Natal laico?
Por mais que as gerações mais novas se possam espantar, o Natal não se celebra para andar nas rodas gigantes de feiras populares pífias, nem para aumentar desmedidamente as vendas numa orgia consumista.
A Associação Cívica República e Laicidade (ACRL) manifestou-se este ano, como julgo o faz sempre, contra a emissão pela televisão pública da mensagem natalícia do cardeal patriarca de Lisboa.
Acho surpreendente que, numa democracia aberta, liberal, sensata como a nossa ainda surjam expressões de intolerância e facciosismo deste tipo, envolvidas num jacobinismo serôdio, quase divertido pela sua excentricidade na sociedade contemporânea.
Esta intervenção parece-me além do mais totalmente incongruente e um bocadinho irritante. Por mais que as gerações mais novas se possam espantar, o Natal não se celebra para andar nas rodas gigantes de feiras populares pífias, nem para aumentar desmedidamente as vendas numa orgia consumista, nem sequer, por antiga que seja já essa tradição, para uns senhores barrigudos se vestirem de Pai Natal e porem umas barbas brancas, nem ainda para enfeitar casa e praças com árvores carregadas de bolinhas.
Não.

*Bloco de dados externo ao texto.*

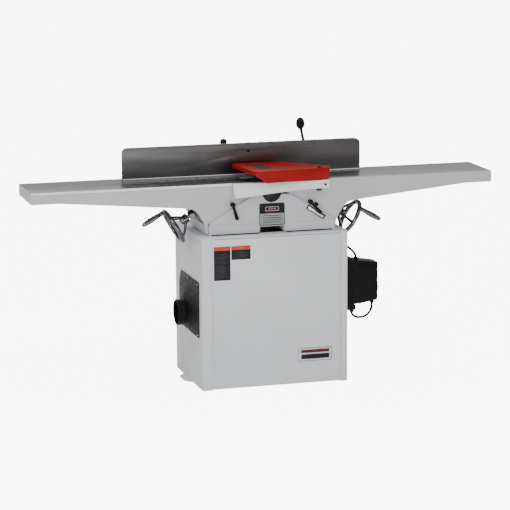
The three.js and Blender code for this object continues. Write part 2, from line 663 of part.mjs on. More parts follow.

O Natal celebra o nascimento, há mais de 2000 anos, de uma criança chamada Jesus Cristo que criou e deu o nome ao cristianismo. Celebra-se, pois, o nascimento de uma religião. É portanto uma festa religiosa, celebrada na maioria dos países do mundo, incluindo onde essa confissão não é maioritária.
Se há país onde me parece que a separação da Igreja e do Estado não esteja ameaçada é o nosso. Ora mais de 70% dos portugueses consideram-se cristãos, a maioria católicos, e a maior parte dos outros têm, como todos os europeus, uma cultura de raiz cristã, bem como uma memória grata dos natais de infância com pais e avós, experiência que querem transmitir aos filhos, até porque inerente à nossa identidade e que está presente em diversas expressões da nossa cultura.
Por isso, julgo ser do mais elementar bom senso e bom gosto que o Estado, sem fanatismos, disponibilize os meios de comunicação social públicos para que, nessa data, o chefe da Igreja Católica portuguesa se possa dirigir aos católicos e a outros que vivam o espírito natalício. Como será até se chefes de outras religiões minoritárias o pedirem em ocasiões para elas relevantes.
Para ser congruente, parece-me que a ACRL deveria então insurgir-se contra a celebração da própria festa religiosa, o que implicaria convencer os comerciantes a abdicar da melhor época de vendas do ano, que as crianças não escrevessem ao Pai Natal e dispensassem os presentes e as iluminações que tanta alegria lhes dão e os adultos fossem trabalhar no dia 25 de Dezembro. Não sei se teria muita popularidade. Mas, se a ACRL aceita a festa, é um bocado irrisório queixar-se da transmissão da mensagem do cardeal patriarca. Que só ouve quem quiser. É a liberdade.